Repeat the listing in full. Nothing may be added or left out.

------------------------------------------------------------

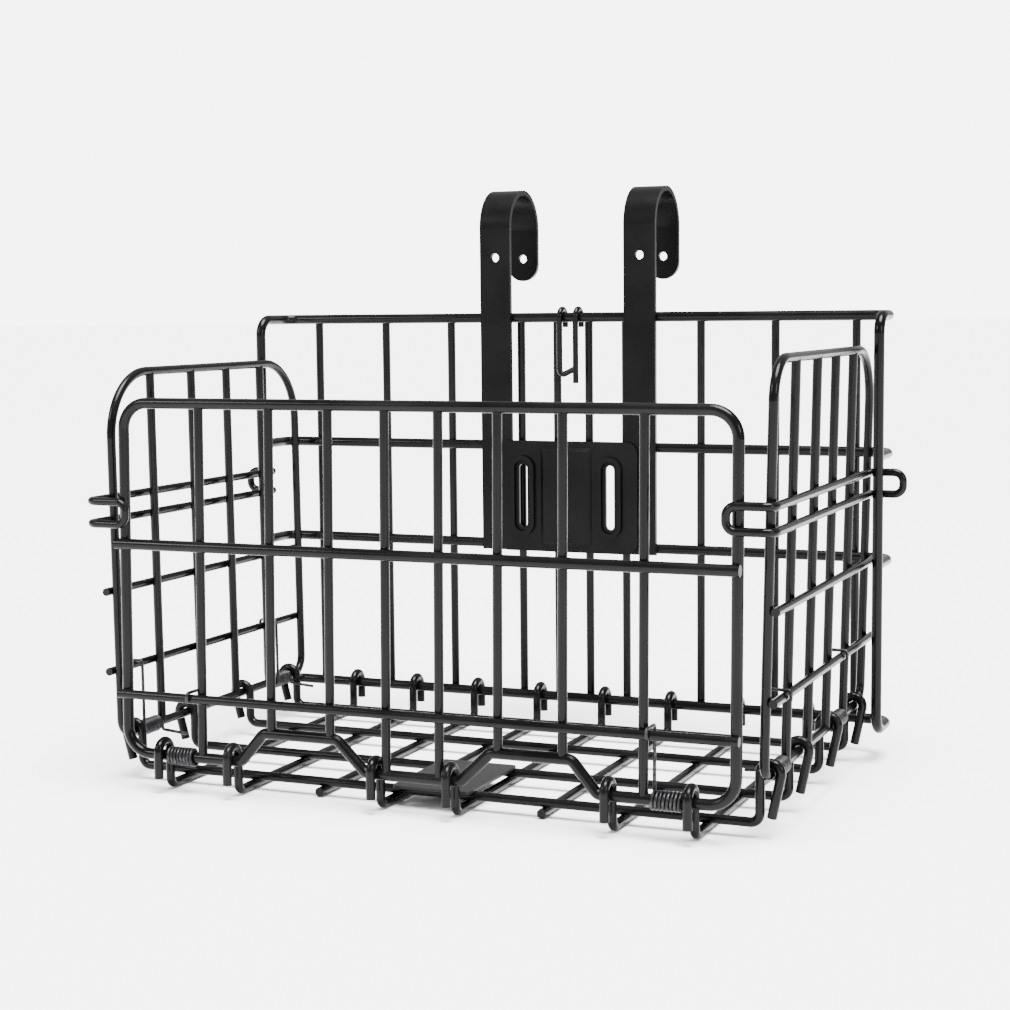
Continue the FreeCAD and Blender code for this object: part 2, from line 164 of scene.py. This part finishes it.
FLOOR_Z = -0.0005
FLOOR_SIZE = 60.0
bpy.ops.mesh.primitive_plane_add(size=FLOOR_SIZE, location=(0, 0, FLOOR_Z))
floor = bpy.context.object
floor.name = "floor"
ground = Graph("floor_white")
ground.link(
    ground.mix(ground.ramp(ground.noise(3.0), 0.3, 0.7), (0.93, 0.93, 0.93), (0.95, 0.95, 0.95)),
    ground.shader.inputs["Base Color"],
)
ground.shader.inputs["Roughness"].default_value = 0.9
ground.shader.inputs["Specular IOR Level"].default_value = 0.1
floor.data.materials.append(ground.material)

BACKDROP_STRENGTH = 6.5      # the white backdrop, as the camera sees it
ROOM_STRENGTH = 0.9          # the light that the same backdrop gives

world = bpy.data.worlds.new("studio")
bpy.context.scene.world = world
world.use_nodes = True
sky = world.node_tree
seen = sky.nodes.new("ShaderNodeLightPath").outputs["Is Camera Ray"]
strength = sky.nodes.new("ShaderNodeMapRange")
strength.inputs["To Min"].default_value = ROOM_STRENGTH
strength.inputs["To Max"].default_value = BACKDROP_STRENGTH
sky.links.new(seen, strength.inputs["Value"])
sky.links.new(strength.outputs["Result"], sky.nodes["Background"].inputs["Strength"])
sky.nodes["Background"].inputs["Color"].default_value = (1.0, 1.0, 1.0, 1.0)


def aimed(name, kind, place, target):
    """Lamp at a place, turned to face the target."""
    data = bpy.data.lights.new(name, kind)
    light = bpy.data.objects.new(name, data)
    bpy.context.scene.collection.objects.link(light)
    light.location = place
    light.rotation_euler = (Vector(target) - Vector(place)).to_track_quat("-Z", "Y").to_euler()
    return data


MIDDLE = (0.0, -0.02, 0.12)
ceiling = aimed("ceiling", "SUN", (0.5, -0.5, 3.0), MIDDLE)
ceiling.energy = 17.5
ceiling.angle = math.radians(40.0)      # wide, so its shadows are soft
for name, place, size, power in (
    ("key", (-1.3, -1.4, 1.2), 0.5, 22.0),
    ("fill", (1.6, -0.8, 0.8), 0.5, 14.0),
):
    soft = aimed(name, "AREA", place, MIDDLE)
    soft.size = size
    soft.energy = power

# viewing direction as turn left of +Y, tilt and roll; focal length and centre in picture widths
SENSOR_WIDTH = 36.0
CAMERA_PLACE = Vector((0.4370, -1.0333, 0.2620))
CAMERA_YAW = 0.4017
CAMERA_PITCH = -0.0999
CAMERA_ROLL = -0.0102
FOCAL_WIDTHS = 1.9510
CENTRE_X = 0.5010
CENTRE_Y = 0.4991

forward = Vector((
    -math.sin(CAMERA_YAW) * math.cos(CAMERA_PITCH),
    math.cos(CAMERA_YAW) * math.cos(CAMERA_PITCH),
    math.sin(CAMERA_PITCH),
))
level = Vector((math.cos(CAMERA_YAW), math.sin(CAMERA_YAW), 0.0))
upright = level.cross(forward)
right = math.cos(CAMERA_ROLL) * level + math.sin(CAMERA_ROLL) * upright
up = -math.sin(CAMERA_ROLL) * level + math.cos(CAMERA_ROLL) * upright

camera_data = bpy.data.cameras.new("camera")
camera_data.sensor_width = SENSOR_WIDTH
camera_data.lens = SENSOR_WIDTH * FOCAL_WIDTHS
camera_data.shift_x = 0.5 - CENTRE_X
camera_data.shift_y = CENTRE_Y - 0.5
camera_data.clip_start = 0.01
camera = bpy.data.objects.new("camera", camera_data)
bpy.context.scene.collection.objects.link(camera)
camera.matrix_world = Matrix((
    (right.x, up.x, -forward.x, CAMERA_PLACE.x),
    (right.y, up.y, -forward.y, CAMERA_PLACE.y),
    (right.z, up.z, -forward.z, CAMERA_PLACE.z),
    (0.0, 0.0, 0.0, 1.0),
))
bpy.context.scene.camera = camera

------------------------------------------------------------

(Exercise response):
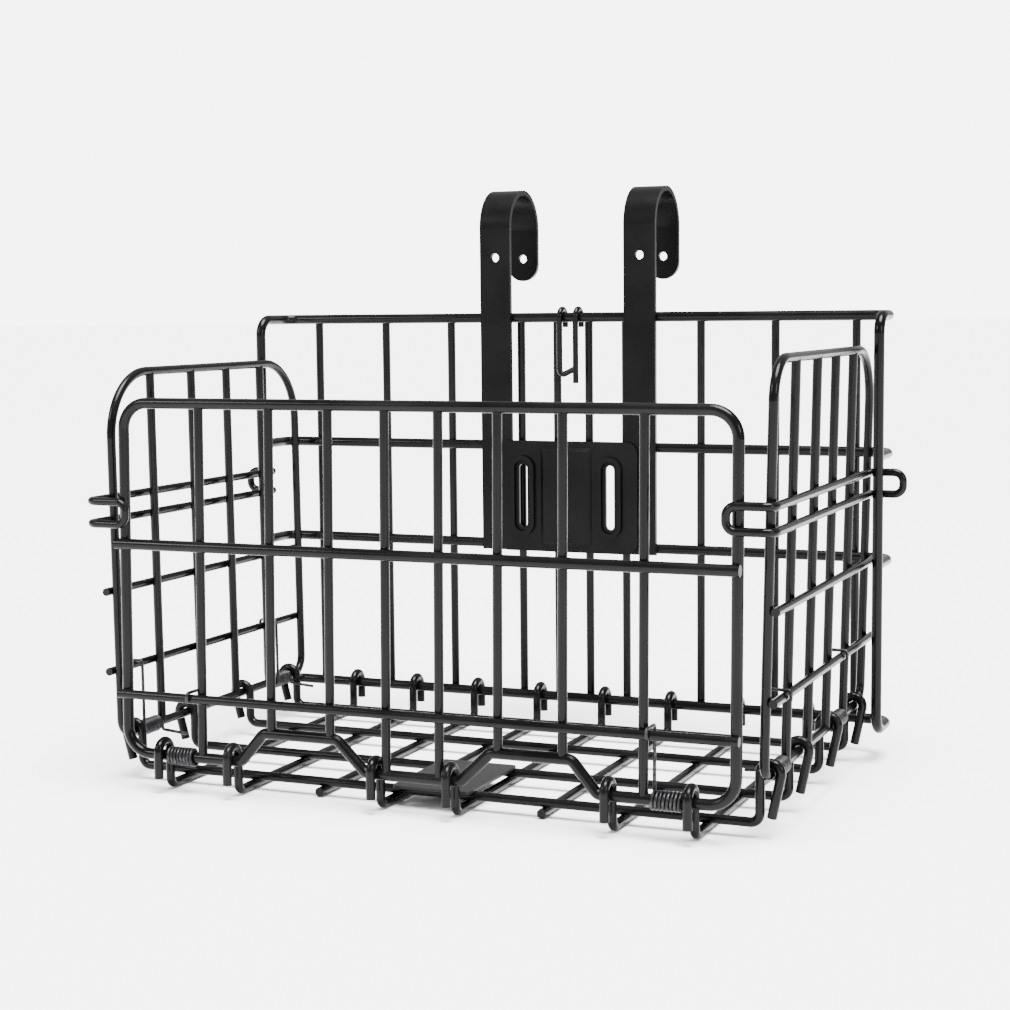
Continue the FreeCAD and Blender code for this object: part 2, from line 164 of scene.py. This part finishes it.
FLOOR_Z = -0.0005
FLOOR_SIZE = 60.0
bpy.ops.mesh.primitive_plane_add(size=FLOOR_SIZE, location=(0, 0, FLOOR_Z))
floor = bpy.context.object
floor.name = "floor"
ground = Graph("floor_white")
ground.link(
    ground.mix(ground.ramp(ground.noise(3.0), 0.3, 0.7), (0.93, 0.93, 0.93), (0.95, 0.95, 0.95)),
    ground.shader.inputs["Base Color"],
)
ground.shader.inputs["Roughness"].default_value = 0.9
ground.shader.inputs["Specular IOR Level"].default_value = 0.1
floor.data.materials.append(ground.material)

BACKDROP_STRENGTH = 6.5      # the white backdrop, as the camera sees it
ROOM_STRENGTH = 0.9          # the light that the same backdrop gives

world = bpy.data.worlds.new("studio")
bpy.context.scene.world = world
world.use_nodes = True
sky = world.node_tree
seen = sky.nodes.new("ShaderNodeLightPath").outputs["Is Camera Ray"]
strength = sky.nodes.new("ShaderNodeMapRange")
strength.inputs["To Min"].default_value = ROOM_STRENGTH
strength.inputs["To Max"].default_value = BACKDROP_STRENGTH
sky.links.new(seen, strength.inputs["Value"])
sky.links.new(strength.outputs["Result"], sky.nodes["Background"].inputs["Strength"])
sky.nodes["Background"].inputs["Color"].default_value = (1.0, 1.0, 1.0, 1.0)


def aimed(name, kind, place, target):
    """Lamp at a place, turned to face the target."""
    data = bpy.data.lights.new(name, kind)
    light = bpy.data.objects.new(name, data)
    bpy.context.scene.collection.objects.link(light)
    light.location = place
    light.rotation_euler = (Vector(target) - Vector(place)).to_track_quat("-Z", "Y").to_euler()
    return data


MIDDLE = (0.0, -0.02, 0.12)
ceiling = aimed("ceiling", "SUN", (0.5, -0.5, 3.0), MIDDLE)
ceiling.energy = 17.5
ceiling.angle = math.radians(40.0)      # wide, so its shadows are soft
for name, place, size, power in (
    ("key", (-1.3, -1.4, 1.2), 0.5, 22.0),
    ("fill", (1.6, -0.8, 0.8), 0.5, 14.0),
):
    soft = aimed(name, "AREA", place, MIDDLE)
    soft.size = size
    soft.energy = power

# viewing direction as turn left of +Y, tilt and roll; focal length and centre in picture widths
SENSOR_WIDTH = 36.0
CAMERA_PLACE = Vector((0.4370, -1.0333, 0.2620))
CAMERA_YAW = 0.4017
CAMERA_PITCH = -0.0999
CAMERA_ROLL = -0.0102
FOCAL_WIDTHS = 1.9510
CENTRE_X = 0.5010
CENTRE_Y = 0.4991

forward = Vector((
    -math.sin(CAMERA_YAW) * math.cos(CAMERA_PITCH),
    math.cos(CAMERA_YAW) * math.cos(CAMERA_PITCH),
    math.sin(CAMERA_PITCH),
))
level = Vector((math.cos(CAMERA_YAW), math.sin(CAMERA_YAW), 0.0))
upright = level.cross(forward)
right = math.cos(CAMERA_ROLL) * level + math.sin(CAMERA_ROLL) * upright
up = -math.sin(CAMERA_ROLL) * level + math.cos(CAMERA_ROLL) * upright

camera_data = bpy.data.cameras.new("camera")
camera_data.sensor_width = SENSOR_WIDTH
camera_data.lens = SENSOR_WIDTH * FOCAL_WIDTHS
camera_data.shift_x = 0.5 - CENTRE_X
camera_data.shift_y = CENTRE_Y - 0.5
camera_data.clip_start = 0.01
camera = bpy.data.objects.new("camera", camera_data)
bpy.context.scene.collection.objects.link(camera)
camera.matrix_world = Matrix((
    (right.x, up.x, -forward.x, CAMERA_PLACE.x),
    (right.y, up.y, -forward.y, CAMERA_PLACE.y),
    (right.z, up.z, -forward.z, CAMERA_PLACE.z),
    (0.0, 0.0, 0.0, 1.0),
))
bpy.context.scene.camera = camera